In Iran, Basiri said, all schools run by the Islamic government are religious. The Iranian university where he studied for his bachelor’s degree was named after a Muslim cleric, and his engineering department had detailed rules for praying and a dedicated room separated for men and women by blankets.

But at Catholic, he has forged new ways to connect spiritually. Several times a week, the electrical engineering student makes his way past the marble statue of the Virgin Mary at the Caldwell chapel entrance and listens in the pews to Islamic prayers on his MP3 player.

“I feel there is something powerful here because people are thinking about God all the time and not just about their own life or studies,” Basiri said.

He has struck up friendships with equally fervent Catholic believers.

“We do this thing where he teaches me his prayers in Arabic, and I share with him the prayers I say as a Catholic,” said one of his friends, Kenny White, 20, a sophomore from Annapolis. “I’ve learned about God by learning about him and his own faith. It’s been a really important and beautiful part of being here.”

It was that kind of exchange that prompted Basiri’s attempts to start a Muslim student association.

He found a faculty adviser and filled out the required paperwork but heard nothing back for a while.

Then, an administrator pulled him aside and said it wouldn’t work to have a Muslim group at such a major Catholic institution.

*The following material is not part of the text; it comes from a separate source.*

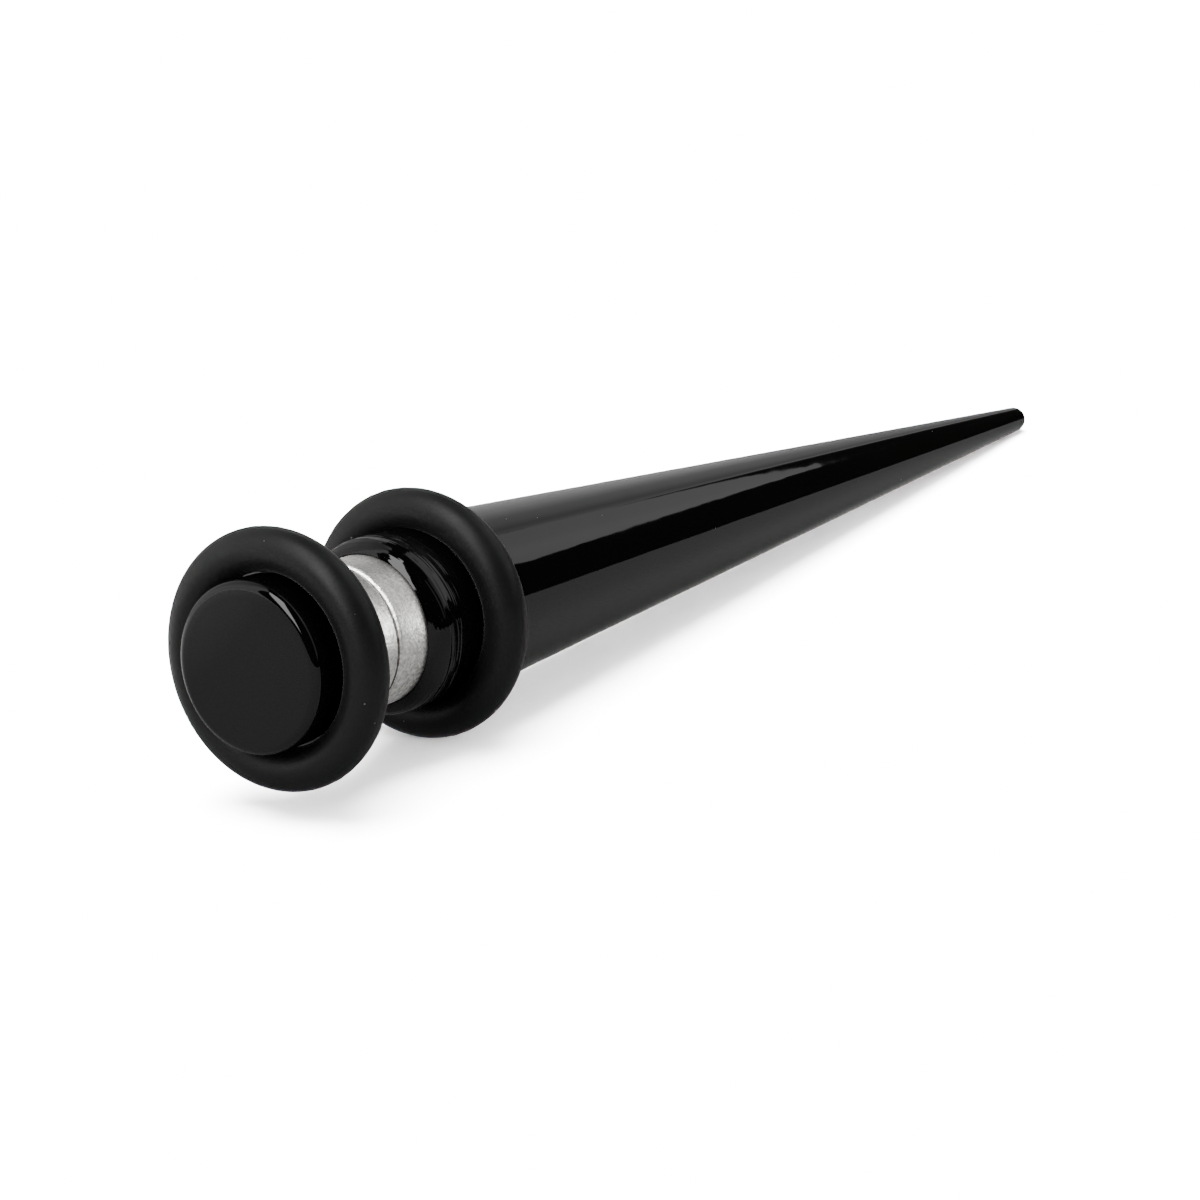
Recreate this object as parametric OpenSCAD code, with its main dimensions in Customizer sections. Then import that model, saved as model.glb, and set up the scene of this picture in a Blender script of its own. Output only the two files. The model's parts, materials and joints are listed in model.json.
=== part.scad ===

When asked about the experience, Basiri is hesitant to say anything negative about a school that he says has embraced him so fully and given him a chance to grow in faith and academics.

“I understand the difficulty,” he said. “In Iran, if you tried to start a Catholic group at a Muslim university, that would be just as strange and hard to make it work.”
























































“I feel there is something powerful here because people are thinking about God all the time and not just about their own life or studies,” says Ali Basiri, a Muslim from Iran who is a graduate student at Catholic University in Washington.